--- Task directions ---
Write out the whole listing word for word.

--- Data for the task ---
+++++

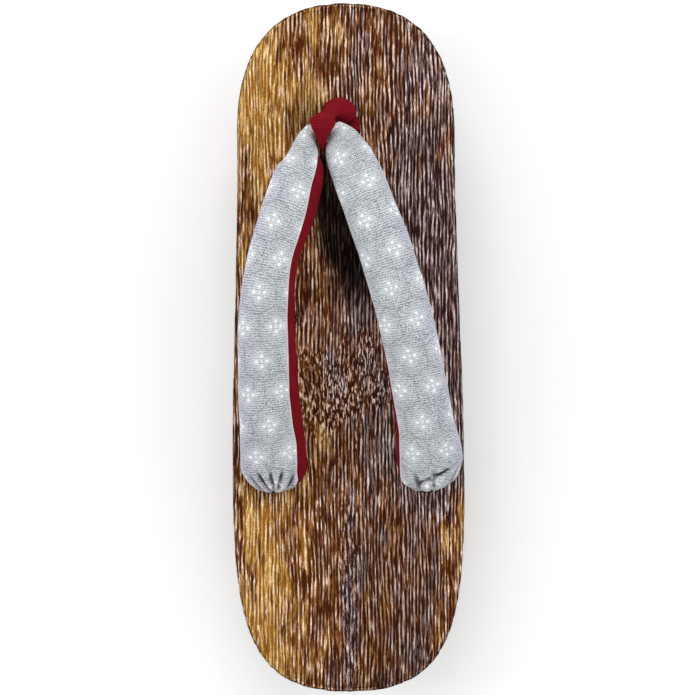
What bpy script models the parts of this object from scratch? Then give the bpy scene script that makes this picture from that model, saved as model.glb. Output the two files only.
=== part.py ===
"""A women's wooden geta for the right foot: a two-toothed base with a padded V strap.

The base is carved from one block. A side profile, with its teeth and the rising toe and heel, is
cut to the plan outline. Two padded arms rise from the rear holes and meet behind the front hole,
where a cloth loop holds them down. Metres, +Y to the toe, +X to the wearer's right, +Z up.
"""
import math

import bmesh
import bpy
from mathutils import Matrix, Vector

# Plan outline of the base, with stations measured back from the toe tip
BASE_LENGTH = 0.235
TOE_HALF_WIDTH = 0.03715
TOE_STATION = 0.0475
HEEL_HALF_WIDTH = 0.03958
HEEL_STATION = 0.1618
TOE_TIP_FULLNESS = 1.036
TOE_SIDE_FULLNESS = 0.229
HEEL_SIDE_FULLNESS = 0.702
HEEL_TIP_FULLNESS = 0.880
OUTLINE_STEPS = 11
RIM_ROUNDING = 0.0013

# Side profile of the base
BOARD_THICKNESS = 0.017
TOOTH_HEIGHT = 0.030
TOE_TIP_THICKNESS = 0.0095
HEEL_TIP_THICKNESS = 0.0120
FRONT_TOOTH_STATION = 0.0525
REAR_TOOTH_STATION = 0.1725
TOOTH_LENGTH = 0.0215
TOOTH_TAPER = 0.0012
TOOTH_ROOT_RADIUS = 0.006
TOOTH_EDGE_RADIUS = 0.0009

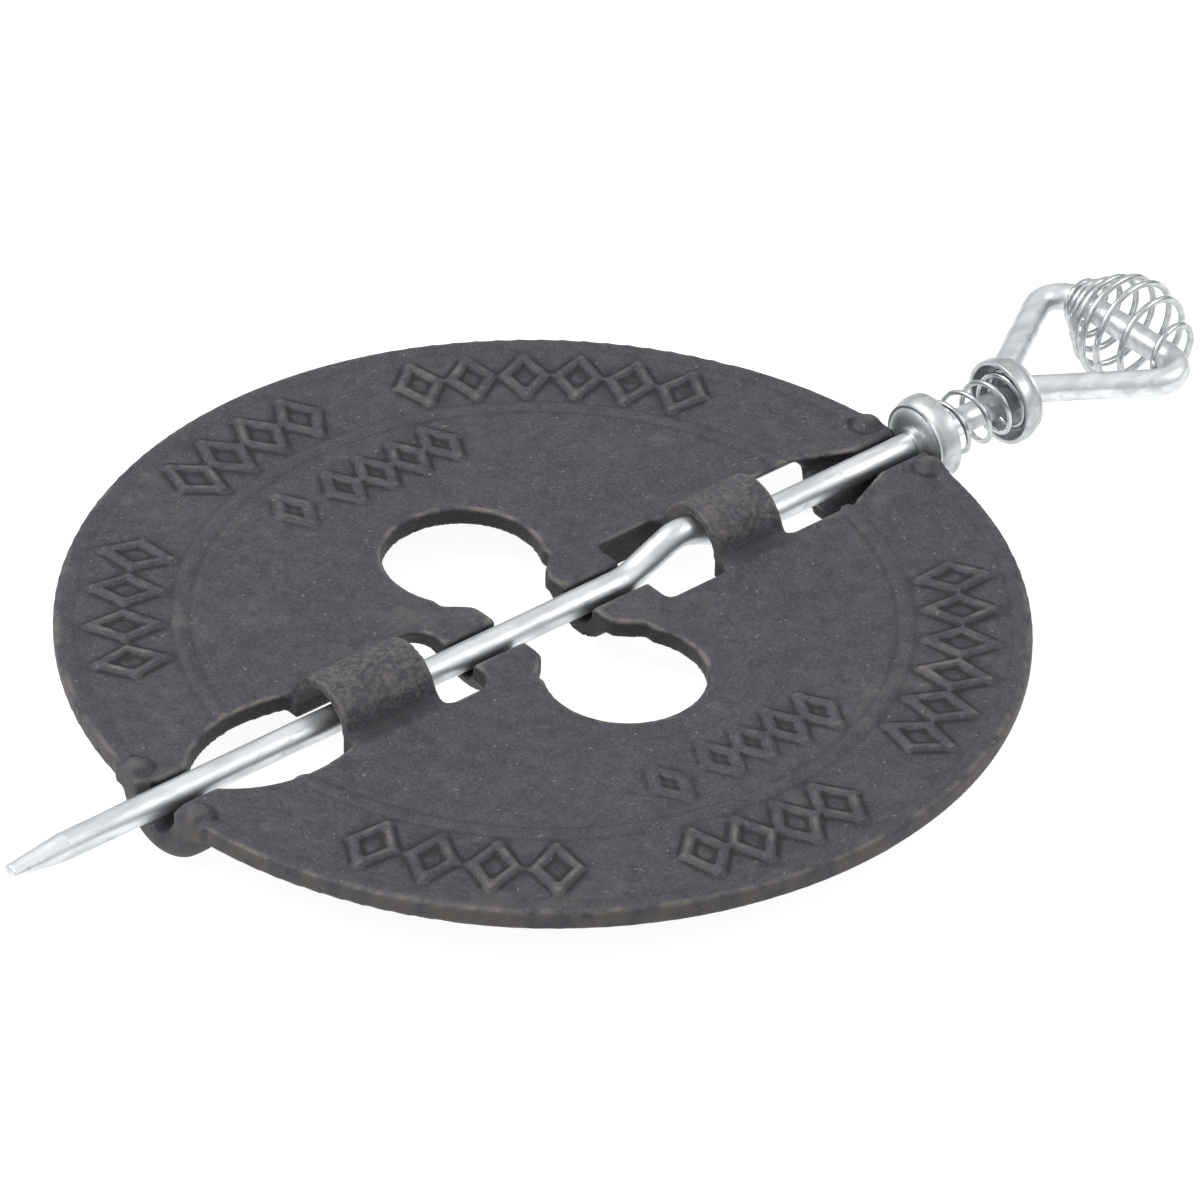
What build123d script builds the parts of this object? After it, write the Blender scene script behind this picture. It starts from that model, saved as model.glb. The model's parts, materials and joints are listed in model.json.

+++++

--- Exercise result ---
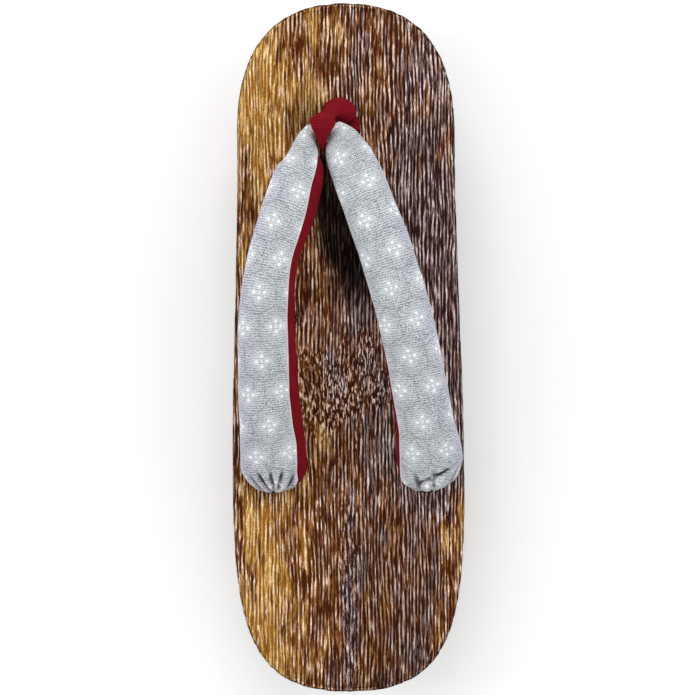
What bpy script models the parts of this object from scratch? Then give the bpy scene script that makes this picture from that model, saved as model.glb. Output the two files only.
=== part.py ===
"""A women's wooden geta for the right foot: a two-toothed base with a padded V strap.

The base is carved from one block. A side profile, with its teeth and the rising toe and heel, is
cut to the plan outline. Two padded arms rise from the rear holes and meet behind the front hole,
where a cloth loop holds them down. Metres, +Y to the toe, +X to the wearer's right, +Z up.
"""
import math

import bmesh
import bpy
from mathutils import Matrix, Vector

# Plan outline of the base, with stations measured back from the toe tip
BASE_LENGTH = 0.235
TOE_HALF_WIDTH = 0.03715
TOE_STATION = 0.0475
HEEL_HALF_WIDTH = 0.03958
HEEL_STATION = 0.1618
TOE_TIP_FULLNESS = 1.036
TOE_SIDE_FULLNESS = 0.229
HEEL_SIDE_FULLNESS = 0.702
HEEL_TIP_FULLNESS = 0.880
OUTLINE_STEPS = 11
RIM_ROUNDING = 0.0013

# Side profile of the base
BOARD_THICKNESS = 0.017
TOOTH_HEIGHT = 0.030
TOE_TIP_THICKNESS = 0.0095
HEEL_TIP_THICKNESS = 0.0120
FRONT_TOOTH_STATION = 0.0525
REAR_TOOTH_STATION = 0.1725
TOOTH_LENGTH = 0.0215
TOOTH_TAPER = 0.0012
TOOTH_ROOT_RADIUS = 0.006
TOOTH_EDGE_RADIUS = 0.0009

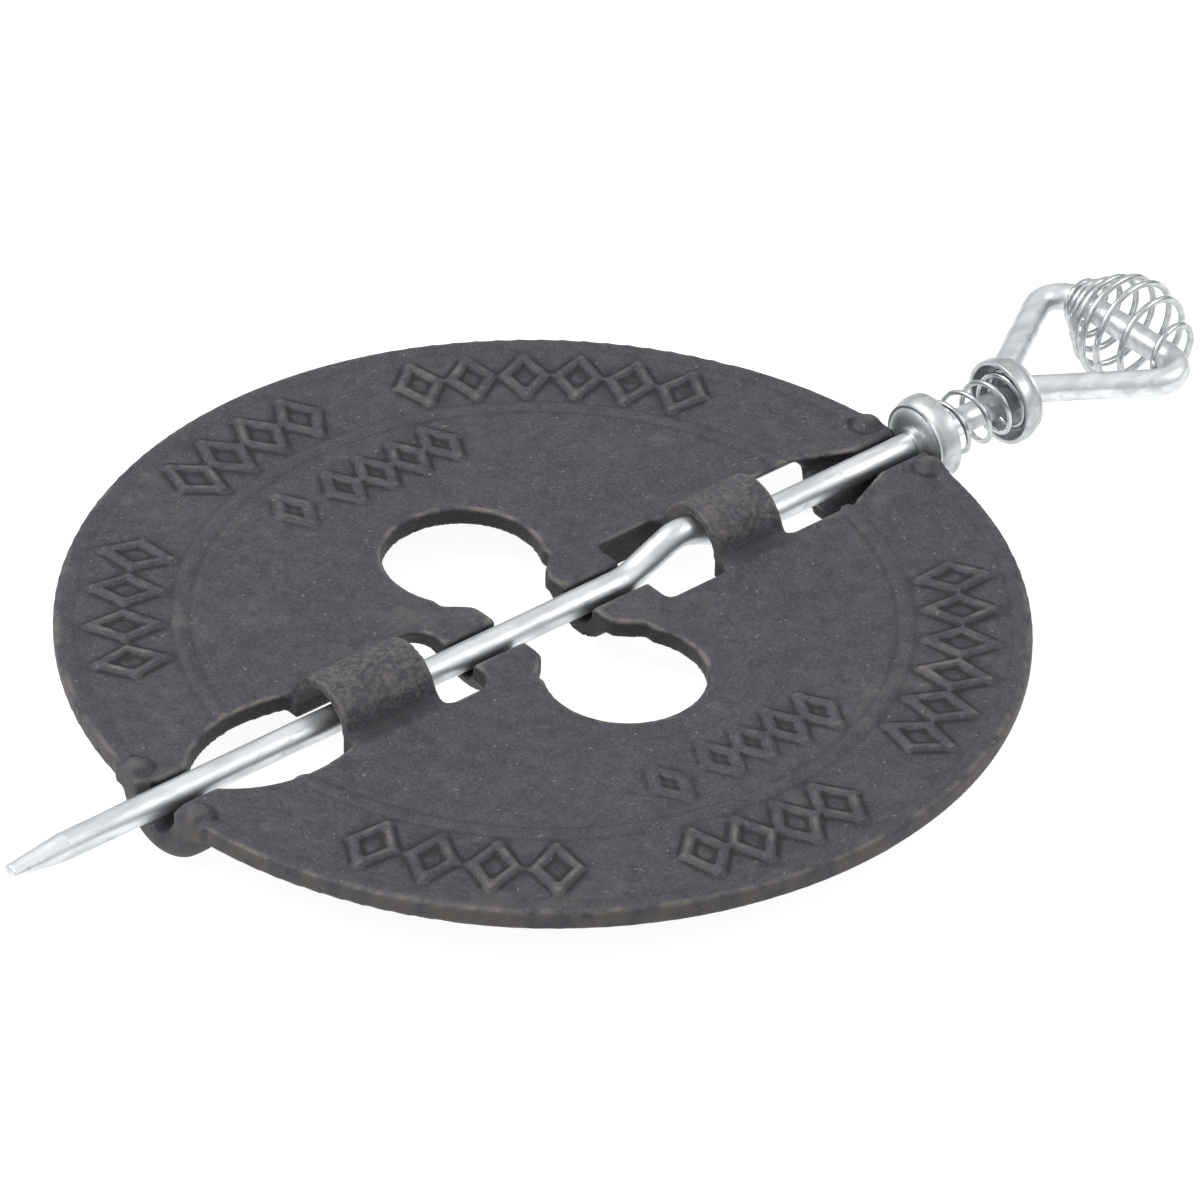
What build123d script builds the parts of this object? After it, write the Blender scene script behind this picture. It starts from that model, saved as model.glb. The model's parts, materials and joints are listed in model.json.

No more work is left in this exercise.